● DATA TO USE:
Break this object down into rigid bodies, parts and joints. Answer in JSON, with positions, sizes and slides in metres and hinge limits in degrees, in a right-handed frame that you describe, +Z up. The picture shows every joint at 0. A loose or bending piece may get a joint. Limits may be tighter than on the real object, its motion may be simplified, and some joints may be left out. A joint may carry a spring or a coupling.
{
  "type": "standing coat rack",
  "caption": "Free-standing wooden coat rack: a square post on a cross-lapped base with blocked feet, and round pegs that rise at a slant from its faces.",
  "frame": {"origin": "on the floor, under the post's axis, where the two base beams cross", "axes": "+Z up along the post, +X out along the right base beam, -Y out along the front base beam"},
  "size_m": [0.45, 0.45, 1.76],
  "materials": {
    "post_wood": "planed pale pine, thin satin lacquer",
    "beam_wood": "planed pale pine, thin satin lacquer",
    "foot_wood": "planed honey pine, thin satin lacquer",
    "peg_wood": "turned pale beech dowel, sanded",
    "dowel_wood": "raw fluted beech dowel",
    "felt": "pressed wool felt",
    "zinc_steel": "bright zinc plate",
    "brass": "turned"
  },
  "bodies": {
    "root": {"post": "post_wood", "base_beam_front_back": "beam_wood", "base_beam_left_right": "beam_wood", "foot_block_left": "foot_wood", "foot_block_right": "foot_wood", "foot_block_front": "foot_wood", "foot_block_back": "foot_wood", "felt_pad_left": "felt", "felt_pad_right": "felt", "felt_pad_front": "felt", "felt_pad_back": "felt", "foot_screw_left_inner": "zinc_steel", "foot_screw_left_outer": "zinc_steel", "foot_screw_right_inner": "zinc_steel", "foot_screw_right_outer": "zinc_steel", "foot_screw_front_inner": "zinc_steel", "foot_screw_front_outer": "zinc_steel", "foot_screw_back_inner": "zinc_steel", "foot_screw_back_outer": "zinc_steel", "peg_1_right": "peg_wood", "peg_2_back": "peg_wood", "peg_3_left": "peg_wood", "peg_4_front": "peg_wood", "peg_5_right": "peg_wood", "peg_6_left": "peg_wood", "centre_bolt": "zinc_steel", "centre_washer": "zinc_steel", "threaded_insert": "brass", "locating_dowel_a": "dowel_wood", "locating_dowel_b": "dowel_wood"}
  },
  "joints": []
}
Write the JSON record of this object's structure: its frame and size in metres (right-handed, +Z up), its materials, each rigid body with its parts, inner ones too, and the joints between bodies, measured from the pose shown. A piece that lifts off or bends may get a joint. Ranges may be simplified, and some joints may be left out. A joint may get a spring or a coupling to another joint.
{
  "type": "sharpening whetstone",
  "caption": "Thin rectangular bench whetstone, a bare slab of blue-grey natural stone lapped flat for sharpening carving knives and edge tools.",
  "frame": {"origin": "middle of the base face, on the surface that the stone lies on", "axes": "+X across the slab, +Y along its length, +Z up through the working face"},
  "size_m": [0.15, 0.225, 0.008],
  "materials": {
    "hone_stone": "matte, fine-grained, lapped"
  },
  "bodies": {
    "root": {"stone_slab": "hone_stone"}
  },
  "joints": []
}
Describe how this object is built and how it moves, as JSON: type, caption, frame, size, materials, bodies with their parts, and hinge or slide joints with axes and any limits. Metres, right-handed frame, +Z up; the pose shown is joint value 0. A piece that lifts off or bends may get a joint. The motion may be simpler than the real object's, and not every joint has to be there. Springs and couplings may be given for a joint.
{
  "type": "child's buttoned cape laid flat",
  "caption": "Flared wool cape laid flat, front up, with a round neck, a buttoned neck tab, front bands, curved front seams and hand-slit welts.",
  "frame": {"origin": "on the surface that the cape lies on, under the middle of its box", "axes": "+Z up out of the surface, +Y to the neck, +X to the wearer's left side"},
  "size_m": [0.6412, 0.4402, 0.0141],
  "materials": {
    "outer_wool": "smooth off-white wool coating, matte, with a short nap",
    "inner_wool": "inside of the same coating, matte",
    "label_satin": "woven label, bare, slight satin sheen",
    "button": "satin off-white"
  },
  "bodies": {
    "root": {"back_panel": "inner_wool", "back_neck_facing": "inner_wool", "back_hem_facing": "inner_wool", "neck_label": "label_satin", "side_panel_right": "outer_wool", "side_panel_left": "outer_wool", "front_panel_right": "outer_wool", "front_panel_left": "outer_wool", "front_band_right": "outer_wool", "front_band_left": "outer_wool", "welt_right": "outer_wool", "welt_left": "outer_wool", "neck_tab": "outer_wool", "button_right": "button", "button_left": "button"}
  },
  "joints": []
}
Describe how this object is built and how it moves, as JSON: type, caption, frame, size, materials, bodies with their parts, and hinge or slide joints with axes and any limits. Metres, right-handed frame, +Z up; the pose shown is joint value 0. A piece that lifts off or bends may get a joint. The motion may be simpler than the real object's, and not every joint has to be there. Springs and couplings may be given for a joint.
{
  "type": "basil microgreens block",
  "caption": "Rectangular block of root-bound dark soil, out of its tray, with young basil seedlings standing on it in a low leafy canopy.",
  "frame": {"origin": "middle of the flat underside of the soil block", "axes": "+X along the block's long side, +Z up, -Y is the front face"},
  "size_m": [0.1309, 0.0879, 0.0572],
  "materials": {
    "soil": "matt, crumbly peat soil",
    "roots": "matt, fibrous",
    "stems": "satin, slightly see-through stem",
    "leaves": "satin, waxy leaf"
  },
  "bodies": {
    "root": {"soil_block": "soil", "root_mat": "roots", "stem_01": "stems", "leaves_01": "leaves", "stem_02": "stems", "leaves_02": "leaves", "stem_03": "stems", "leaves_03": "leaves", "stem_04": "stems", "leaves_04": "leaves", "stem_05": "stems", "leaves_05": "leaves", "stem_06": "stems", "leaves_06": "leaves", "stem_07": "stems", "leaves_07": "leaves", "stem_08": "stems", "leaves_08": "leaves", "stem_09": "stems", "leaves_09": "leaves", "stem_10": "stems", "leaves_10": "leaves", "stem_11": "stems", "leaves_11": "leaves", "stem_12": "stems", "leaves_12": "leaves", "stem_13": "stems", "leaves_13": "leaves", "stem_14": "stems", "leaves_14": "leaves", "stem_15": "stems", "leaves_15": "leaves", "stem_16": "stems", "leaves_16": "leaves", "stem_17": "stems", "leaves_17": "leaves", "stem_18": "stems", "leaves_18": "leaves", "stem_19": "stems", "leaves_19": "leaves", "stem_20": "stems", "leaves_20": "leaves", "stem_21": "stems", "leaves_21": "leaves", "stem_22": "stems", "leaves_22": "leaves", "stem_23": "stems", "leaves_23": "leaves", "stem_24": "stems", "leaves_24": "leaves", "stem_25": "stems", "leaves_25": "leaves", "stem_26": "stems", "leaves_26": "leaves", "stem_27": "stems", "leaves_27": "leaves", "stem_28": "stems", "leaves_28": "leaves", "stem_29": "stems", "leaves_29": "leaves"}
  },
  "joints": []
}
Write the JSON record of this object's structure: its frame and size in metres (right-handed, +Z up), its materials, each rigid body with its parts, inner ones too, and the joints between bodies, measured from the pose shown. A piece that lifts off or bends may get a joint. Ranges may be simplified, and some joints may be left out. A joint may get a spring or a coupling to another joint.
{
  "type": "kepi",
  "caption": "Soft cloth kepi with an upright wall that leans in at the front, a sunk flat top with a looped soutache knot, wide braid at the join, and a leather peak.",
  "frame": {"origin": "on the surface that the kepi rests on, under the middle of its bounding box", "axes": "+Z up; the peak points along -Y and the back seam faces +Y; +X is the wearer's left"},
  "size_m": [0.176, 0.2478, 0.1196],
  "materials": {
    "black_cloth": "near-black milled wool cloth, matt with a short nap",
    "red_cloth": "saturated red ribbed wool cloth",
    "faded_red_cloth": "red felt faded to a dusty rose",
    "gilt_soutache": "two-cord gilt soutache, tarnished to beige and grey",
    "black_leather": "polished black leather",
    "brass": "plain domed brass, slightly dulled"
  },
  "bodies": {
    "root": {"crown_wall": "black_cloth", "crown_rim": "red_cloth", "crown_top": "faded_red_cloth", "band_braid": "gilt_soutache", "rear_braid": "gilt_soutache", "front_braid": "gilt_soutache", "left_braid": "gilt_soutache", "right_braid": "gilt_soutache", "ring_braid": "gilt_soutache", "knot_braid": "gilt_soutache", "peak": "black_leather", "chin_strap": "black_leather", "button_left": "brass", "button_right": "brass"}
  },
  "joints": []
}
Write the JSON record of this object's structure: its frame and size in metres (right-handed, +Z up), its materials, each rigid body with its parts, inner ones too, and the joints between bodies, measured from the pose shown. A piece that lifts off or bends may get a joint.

● TO DO: Copy out all lines where the word "type" appears.

● RESPONSE:
  "type": "standing coat rack",
  "type": "sharpening whetstone",
Describe how this object is built and how it moves, as JSON: type, caption, frame, size, materials, bodies with their parts, and hinge or slide joints with axes and any limits. Metres, right-handed frame, +Z up; the pose shown is joint value 0. A piece that lifts off or bends may get a joint. The motion may be simpler than the real object's, and not every joint has to be there. Springs and couplings may be given for a joint.
  "type": "child's buttoned cape laid flat",
Describe how this object is built and how it moves, as JSON: type, caption, frame, size, materials, bodies with their parts, and hinge or slide joints with axes and any limits. Metres, right-handed frame, +Z up; the pose shown is joint value 0. A piece that lifts off or bends may get a joint. The motion may be simpler than the real object's, and not every joint has to be there. Springs and couplings may be given for a joint.
  "type": "basil microgreens block",
  "type": "kepi",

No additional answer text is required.